An **Actor** is whoever — or whatever — encounters a [Problem](/concepts/problems). It could be a person, a role, or even a part of the system like an AI agent or an automated workflow.

The key idea is that different Actors have different perspectives on the same [Problem](/concepts/problems). What frustrates a product manager may not concern the CEO — they operate in the same environment but see the [Problem](/concepts/problems) through a different lens. Actors capture this difference in appetite and perspective.

This is close to the concept of personas, but deliberately broader. Actors aren't marketing segments — they're the entities that hit a wall and can't progress the way they should or could.

**Examples of Actors:**

* Store Manager
* End User
* Founder / CEO
* API Consumer
* Delivery Driver
* AI Agent

Actors are detected automatically from [Feedback](/concepts/feedback) content. You can also define them upfront in the Workbench to guide the analysis pipeline.

## Contexts

A **Context** is the environment or situation in which your [Product](/quickstart#2-create-a-product) is being used. It's the circumstances that change what a [Problem](/concepts/problems) means and what the right solution looks like.

Contexts are deliberately not called "companies" or "segments" because not every product slices its audience that way. For a B2B product, Contexts might be company types — an enterprise team, an early-stage startup, a regulated industry. For a B2C product, Contexts are pure situations — commuting, studying, relaxing at home.

<Tip>
  What matters is the situation, not who you are — that's the Actor's job.

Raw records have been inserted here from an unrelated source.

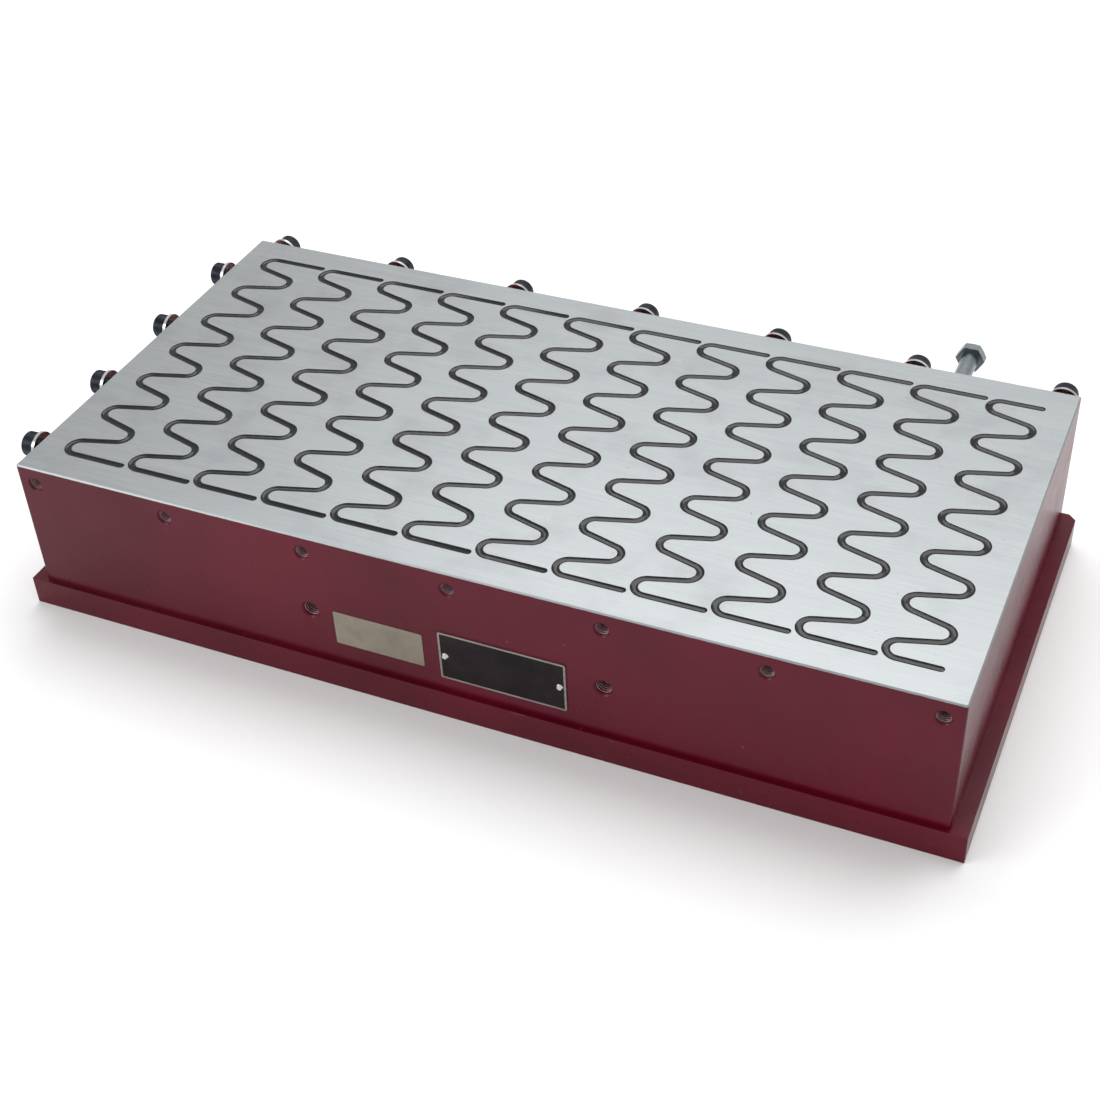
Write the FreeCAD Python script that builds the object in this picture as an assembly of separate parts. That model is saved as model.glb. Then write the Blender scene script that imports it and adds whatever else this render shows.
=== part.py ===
import FreeCAD, Part
import math
import os

# Electromagnetic chuck with a 600 x 300 mm holding face.
#
# Frame: origin on the underside of the base plate, at the centre of the holding
# face seen from above.  +X runs along the length, +Y to the back, +Z up.
# Units are millimetres.

Vector = FreeCAD.Vector

X_AXIS = Vector(1, 0, 0)
Y_AXIS = Vector(0, 1, 0)
Z_AXIS = Vector(0, 0, 1)

# ---- Body: base plate, frame and pole plate, stacked upwards -------------------
BODY_LENGTH = 600.0
BODY_WIDTH = 300.0
BODY_EDGE_RADIUS = 1.5      # upright edges of the frame and the pole plate
BASE_THICK = 20.0
LEDGE_END = 10.0            # clamping ledge past each end of the body
LEDGE_FRONT = 3.0           # the base stands this far out in front
BASE_BACK_CHAMFER = 5.0
FRAME_HEIGHT = 68.0
FRAME_WALL = 18.0
FRAME_INNER_RADIUS = 6.0
PLATE_THICK = 25.0
PLATE_CHAMFER = 0.8

# ---- Serpentine slots through the pole plate, and the resin in them ------------
SLOT_COUNT = 12
SLOT_WIDTH = 4.7
SLOT_SPAN = 36.0            # outside to outside, across one serpentine
SLOT_BEND_RADIUS = 7.4      # of the slot's centre line
SLOT_MARGIN_X = 18.0        # from the plate's end to the first serpentine
SLOT_MARGIN_Y = 20.25       # from the plate's front to the serpentines
LOBE_COUNT = 7              # bends on the left side of each serpentine
FILL_RECESS = 1.2           # the resin's surface lies this far below the face

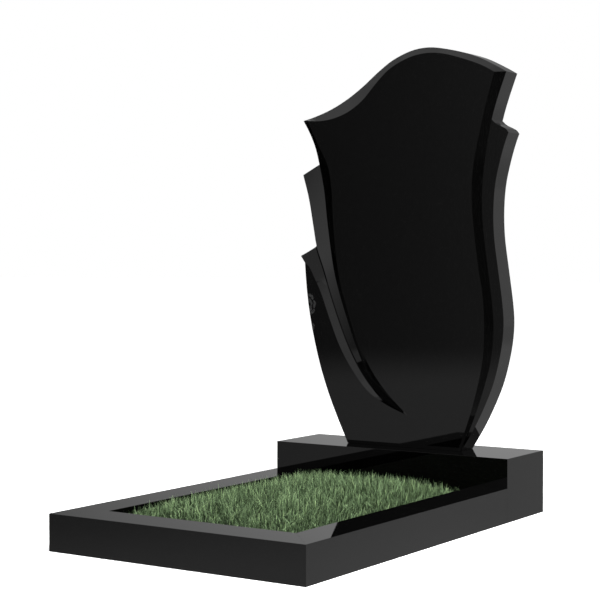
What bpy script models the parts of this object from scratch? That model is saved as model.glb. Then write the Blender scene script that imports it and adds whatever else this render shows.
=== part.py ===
"""Polished black granite grave monument.

A carved stele stands on a low base block. A kerb of three rails runs forward from the base and
encloses a bed of turf. The stele is one slab: its front is carved into a broad main panel that
flows into a leaf at the lower left, with a sickle-shaped hollow between them, a middle leaf behind
that hollow and a sunk layer at the right.

Units are metres, +Z is up and the front looks along -Y. The origin is on the ground, under the
middle of the whole plot.
"""

import math

import bmesh
import bpy
from mathutils import Vector

# Plot: base block, kerb and turf
PLOT_WIDTH = 0.660
KERB_LENGTH = 0.857
KERB_HEIGHT = 0.082
SIDE_RAIL_WIDTH = 0.086
FRONT_RAIL_WIDTH = 0.094
BASE_DEPTH = 0.198
BASE_HEIGHT = 0.152
TURF_EDGE_DROP = 0.012
TURF_CROWN = 0.040

# Stele
STELE_HEIGHT = 0.993
STELE_THICKNESS = 0.070
RELIEF_DEPTH = 0.011
LEAF_STEP = 0.005
LEAF_TIP_DEPTH = 0.002

# Fits: stone on stone, and the turf inside the kerb
JOINT_GAP = 0.0003
TURF_GAP = 0.001

# Worked out from the sizes above
PLOT_LENGTH = KERB_LENGTH + BASE_DEPTH
FRONT_Y = -PLOT_LENGTH / 2
BASE_FRONT_Y = FRONT_Y + KERB_LENGTH
BASE_BACK_Y = BASE_FRONT_Y + BASE_DEPTH
STELE_FRONT_Y = (BASE_FRONT_Y + BASE_BACK_Y - STELE_THICKNESS) / 2
STELE_BACK_Y = STELE_FRONT_Y + STELE_THICKNESS
STELE_FOOT_Z = BASE_HEIGHT + JOINT_GAP

# The carving is drawn on a sheet where the stele is this high. A point is its distance from the
# middle of the base and its height over the stele's foot.
DRAWN_HEIGHT = 993.0

# Outer edge of the slab, in stretches, from the foot at the left to the foot at the right
LEAF_LEFT = [(-154, 0), (-182, 57), (-212, 124), (-237, 193), (-256, 262), (-269, 322),
             (-279, 388), (-285, 461)]
LOWER_SHOULDER = [(-299, 479), (-277, 491), (-259, 502)]
UPPER_SHOULDER = [(-294, 689), (-269, 701), (-247, 715)]
TOP_OUTER = [(-296, 830), (-262, 838), (-213, 854), (-164, 877), (-116, 907), (-69, 942), (-26, 969),
             (30, 989), (76, 993), (128, 985), (202, 964), (260, 936), (288, 920)]
RIGHT_SHOULDER = [(249, 807), (260, 797), (276, 789), (288, 782), (294, 774)]
RIGHT_OUTER = [(294, 774), (285, 751), (271, 705), (259, 652), (254, 590), (256, 525), (267, 445),
               (279, 360), (282, 312), (276, 253), (257, 175), (239, 129), (207, 64), (168, 0)]

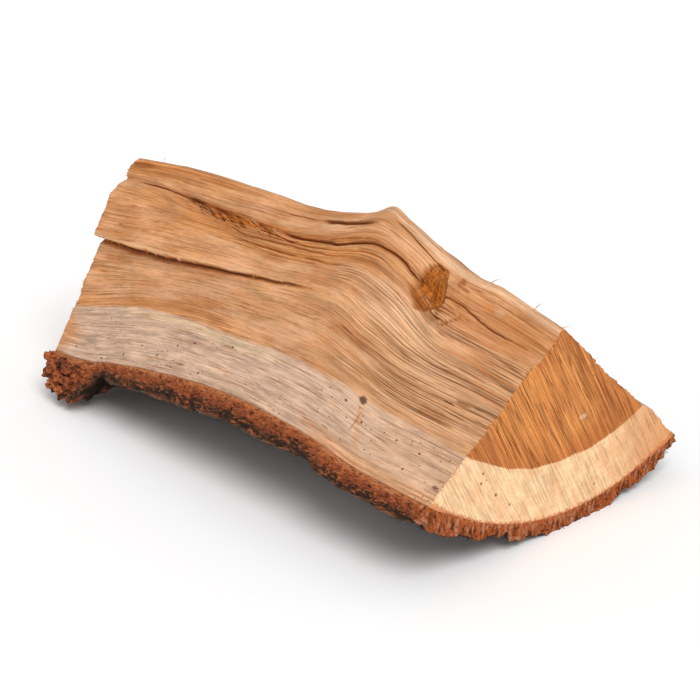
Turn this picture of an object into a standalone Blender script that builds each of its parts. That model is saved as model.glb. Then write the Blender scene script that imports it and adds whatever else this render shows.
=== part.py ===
"""A split firewood log, 33 cm long, lying on its bark.

It is one wedge, riven out of a round about 37 cm across. Seen along the log, the section is a sector:
two torn split faces meet in a blunt ridge on top, and a round back carries the bark below. The wood is
one solid and the bark, which dries loose from it, is the other.

The log lies along X, from its far sawn end at -X to its near sawn end at +X. The wide split face looks
to -Y, the narrower one to +Y, and the bark stands on Z = 0. Lengths are written in millimetres.
"""

import math

import bmesh
import bpy
from mathutils import Vector, noise

MM = 0.001

# The log in its own measure: x from the far end, y across and z up. The origin of the model is under
# the middle of its box, on the ground.
LENGTH = 330.0
LOWEST_Y = -124.4
HIGHEST_Y = 96.4
GROUND = 2.5
ORIGIN = Vector((LENGTH / 2, (LOWEST_Y + HIGHEST_Y) / 2, GROUND))

# Lines that run the length of the log. Each station is (x, y, z).
RIDGE = [
    (0, -13, 129),
    (50, -14, 134),
    (110, -15, 135),
    (150, -16, 135),
    (180, -17, 141),
    (211, -18, 150),
    (235, -19, 144),
    (262, -19, 131),
    (296, -20, 123),
    (330, -21, 114),
]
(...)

Having these as distinct dimensions is precisely what lets you combine them: "Onboarding is confusing" means something very different from an enterprise team with dedicated IT than from a solo founder signing up on their phone — same [Problem](/concepts/problems), different Context, different solution.
</Tip>

**Examples of Contexts:**

* Large enterprise with dedicated IT
* Early-stage startup
* Regulated industry (healthcare, finance)
* Commuting / on the go
* Multi-location retail chain
* First-time trial

Contexts are detected automatically from [Feedback](/concepts/feedback) content. Like Actors, you can define them upfront to guide the analysis pipeline toward the dimensions you care about.

## Why both matter

A [Problem](/concepts/problems) without an Actor or Context is just a data point. A [Problem](/concepts/problems) qualified by *who* encounters it and *in what situation* is something you can act on — because you know what the right solution looks like for that specific combination.

This is what [Contextualizations](/concepts/contextualizations) are: a [Problem](/concepts/problems) viewed through a specific Actor, Context, or both.